### [Exercise description]
Give back the entire listing verbatim.

'''

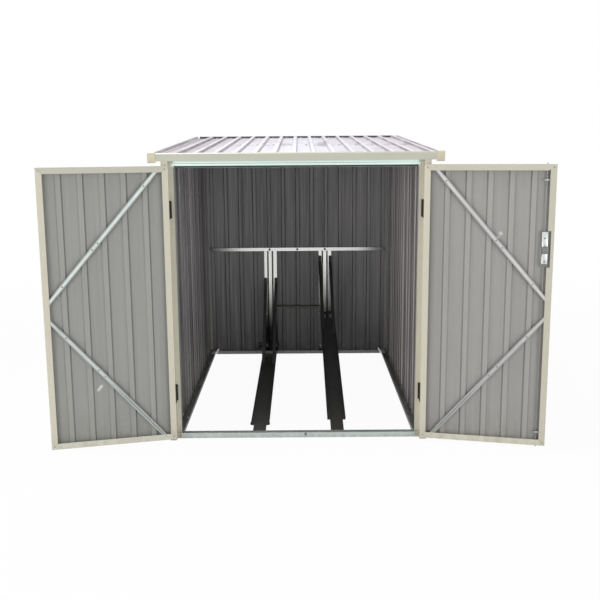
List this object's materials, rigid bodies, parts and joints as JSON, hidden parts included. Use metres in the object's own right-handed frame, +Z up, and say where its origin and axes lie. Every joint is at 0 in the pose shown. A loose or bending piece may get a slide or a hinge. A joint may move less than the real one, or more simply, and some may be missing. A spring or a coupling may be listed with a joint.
{
  "type": "bike shelter",
  "caption": "Sheet steel bike shelter with a low single-slope ribbed roof, a pair of braced outward-opening doors, an open floor frame and wheel tracks with holder arms.",
  "frame": {"origin": "middle of the front floor rail's underside, in the middle of the doorway", "axes": "+X to the right as seen from the front, +Y from the doorway to the back wall, +Z up"},
  "size_m": [2.628, 2.2242, 1.6674],
  "materials": {
    "cream_paint": "satin powder coat",
    "coated_sheet": "satin coil coating, grey inside and cream outside",
    "roof_coating": "satin coil coating, weathered",
    "galvanised_steel": "hot-dip zinc with a soft spangle",
    "black_coating": "satin black powder coat",
    "cap_plastic": "moulded, slightly yellowed cream",
    "zinc_plated_steel": "bright zinc plating"
  },
  "bodies": {
    "shed": {"back_corner_posts": "cream_paint", "back_mid_rail": "galvanised_steel", "fascia_corner_caps": "cap_plastic", "floor_rail_back": "galvanised_steel", "floor_rail_front": "galvanised_steel", "floor_rail_left": "galvanised_steel", "floor_rail_right": "galvanised_steel", "front_fascia": "cream_paint", "front_header": "galvanised_steel", "front_post_left": "cream_paint", "front_post_right": "cream_paint", "hinge_leaves_fixed": "black_coating", "rack_arms_high": "black_coating", "rack_arms_low": "black_coating", "rack_crossbar": "black_coating", "rack_post_left": "galvanised_steel", "rack_post_right": "galvanised_steel", "roof_sheet": "roof_coating", "top_rail_back": "galvanised_steel", "top_rails_side": "galvanised_steel", "track_bracket_high": "galvanised_steel", "wall_back": "coated_sheet", "wall_left": "coated_sheet", "wall_right": "coated_sheet", "wheel_track_high": "black_coating", "wheel_track_low": "black_coating"},
    "left_door": {"left_door_braces": "galvanised_steel", "left_door_free_stile": "cream_paint", "left_door_hinge_leaves": "black_coating", "left_door_hinge_stile": "cream_paint", "left_door_rails": "cream_paint", "left_door_sheet": "coated_sheet"},
    "right_door": {"right_door_braces": "galvanised_steel", "right_door_free_stile": "cream_paint", "right_door_hinge_leaves": "black_coating", "right_door_hinge_stile": "cream_paint", "right_door_rails": "cream_paint", "right_door_sheet": "coated_sheet", "lock_plate": "zinc_plated_steel", "lock_covers": "zinc_plated_steel", "lock_case": "zinc_plated_steel", "lock_rod_guides": "zinc_plated_steel"},
    "upper_bolt_rod": {"lock_rod_upper": "zinc_plated_steel"},
    "lower_bolt_rod": {"lock_rod_lower": "zinc_plated_steel"}
  },
  "joints": [
    {"name": "left_door_hinge", "type": "hinge", "parent": "shed", "child": "left_door", "pos_m": [-0.67, -0.0695, 0.77], "axis": [0, 0, 1], "range_deg": [-12, 166]},
    {"name": "right_door_hinge", "type": "hinge", "parent": "shed", "child": "right_door", "pos_m": [0.67, -0.0695, 0.77], "axis": [0, 0, -1], "range_deg": [-12, 167]},
    {"name": "upper_bolt_slide", "type": "slide", "parent": "right_door", "child": "upper_bolt_rod", "axis": [0, 0, 1], "range_m": [-0.012, 0]},
    {"name": "lower_bolt_slide", "type": "slide", "parent": "right_door", "child": "lower_bolt_rod", "axis": [0, 0, 1], "range_m": [0, 0.012]}
  ],
  "couplings": [
    {"joint": "lower_bolt_slide", "follows": "upper_bolt_slide", "ratio": -1}
  ]
}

'''

### [Result below]
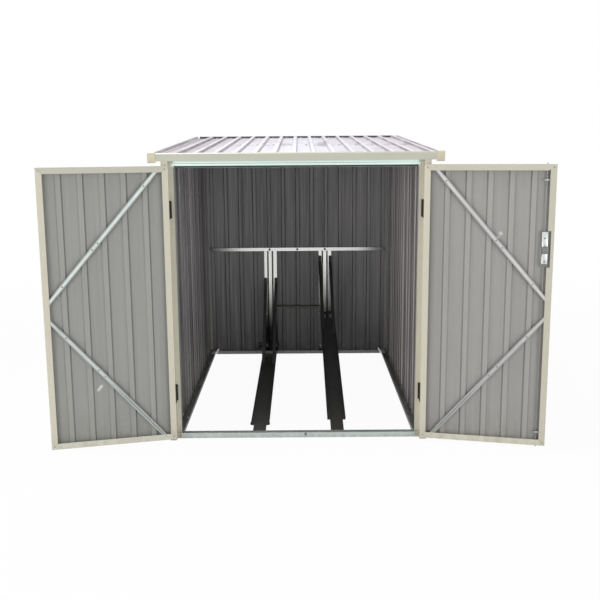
List this object's materials, rigid bodies, parts and joints as JSON, hidden parts included. Use metres in the object's own right-handed frame, +Z up, and say where its origin and axes lie. Every joint is at 0 in the pose shown. A loose or bending piece may get a slide or a hinge. A joint may move less than the real one, or more simply, and some may be missing. A spring or a coupling may be listed with a joint.
{
  "type": "bike shelter",
  "caption": "Sheet steel bike shelter with a low single-slope ribbed roof, a pair of braced outward-opening doors, an open floor frame and wheel tracks with holder arms.",
  "frame": {"origin": "middle of the front floor rail's underside, in the middle of the doorway", "axes": "+X to the right as seen from the front, +Y from the doorway to the back wall, +Z up"},
  "size_m": [2.628, 2.2242, 1.6674],
  "materials": {
    "cream_paint": "satin powder coat",
    "coated_sheet": "satin coil coating, grey inside and cream outside",
    "roof_coating": "satin coil coating, weathered",
    "galvanised_steel": "hot-dip zinc with a soft spangle",
    "black_coating": "satin black powder coat",
    "cap_plastic": "moulded, slightly yellowed cream",
    "zinc_plated_steel": "bright zinc plating"
  },
  "bodies": {
    "shed": {"back_corner_posts": "cream_paint", "back_mid_rail": "galvanised_steel", "fascia_corner_caps": "cap_plastic", "floor_rail_back": "galvanised_steel", "floor_rail_front": "galvanised_steel", "floor_rail_left": "galvanised_steel", "floor_rail_right": "galvanised_steel", "front_fascia": "cream_paint", "front_header": "galvanised_steel", "front_post_left": "cream_paint", "front_post_right": "cream_paint", "hinge_leaves_fixed": "black_coating", "rack_arms_high": "black_coating", "rack_arms_low": "black_coating", "rack_crossbar": "black_coating", "rack_post_left": "galvanised_steel", "rack_post_right": "galvanised_steel", "roof_sheet": "roof_coating", "top_rail_back": "galvanised_steel", "top_rails_side": "galvanised_steel", "track_bracket_high": "galvanised_steel", "wall_back": "coated_sheet", "wall_left": "coated_sheet", "wall_right": "coated_sheet", "wheel_track_high": "black_coating", "wheel_track_low": "black_coating"},
    "left_door": {"left_door_braces": "galvanised_steel", "left_door_free_stile": "cream_paint", "left_door_hinge_leaves": "black_coating", "left_door_hinge_stile": "cream_paint", "left_door_rails": "cream_paint", "left_door_sheet": "coated_sheet"},
    "right_door": {"right_door_braces": "galvanised_steel", "right_door_free_stile": "cream_paint", "right_door_hinge_leaves": "black_coating", "right_door_hinge_stile": "cream_paint", "right_door_rails": "cream_paint", "right_door_sheet": "coated_sheet", "lock_plate": "zinc_plated_steel", "lock_covers": "zinc_plated_steel", "lock_case": "zinc_plated_steel", "lock_rod_guides": "zinc_plated_steel"},
    "upper_bolt_rod": {"lock_rod_upper": "zinc_plated_steel"},
    "lower_bolt_rod": {"lock_rod_lower": "zinc_plated_steel"}
  },
  "joints": [
    {"name": "left_door_hinge", "type": "hinge", "parent": "shed", "child": "left_door", "pos_m": [-0.67, -0.0695, 0.77], "axis": [0, 0, 1], "range_deg": [-12, 166]},
    {"name": "right_door_hinge", "type": "hinge", "parent": "shed", "child": "right_door", "pos_m": [0.67, -0.0695, 0.77], "axis": [0, 0, -1], "range_deg": [-12, 167]},
    {"name": "upper_bolt_slide", "type": "slide", "parent": "right_door", "child": "upper_bolt_rod", "axis": [0, 0, 1], "range_m": [-0.012, 0]},
    {"name": "lower_bolt_slide", "type": "slide", "parent": "right_door", "child": "lower_bolt_rod", "axis": [0, 0, 1], "range_m": [0, 0.012]}
  ],
  "couplings": [
    {"joint": "lower_bolt_slide", "follows": "upper_bolt_slide", "ratio": -1}
  ]
}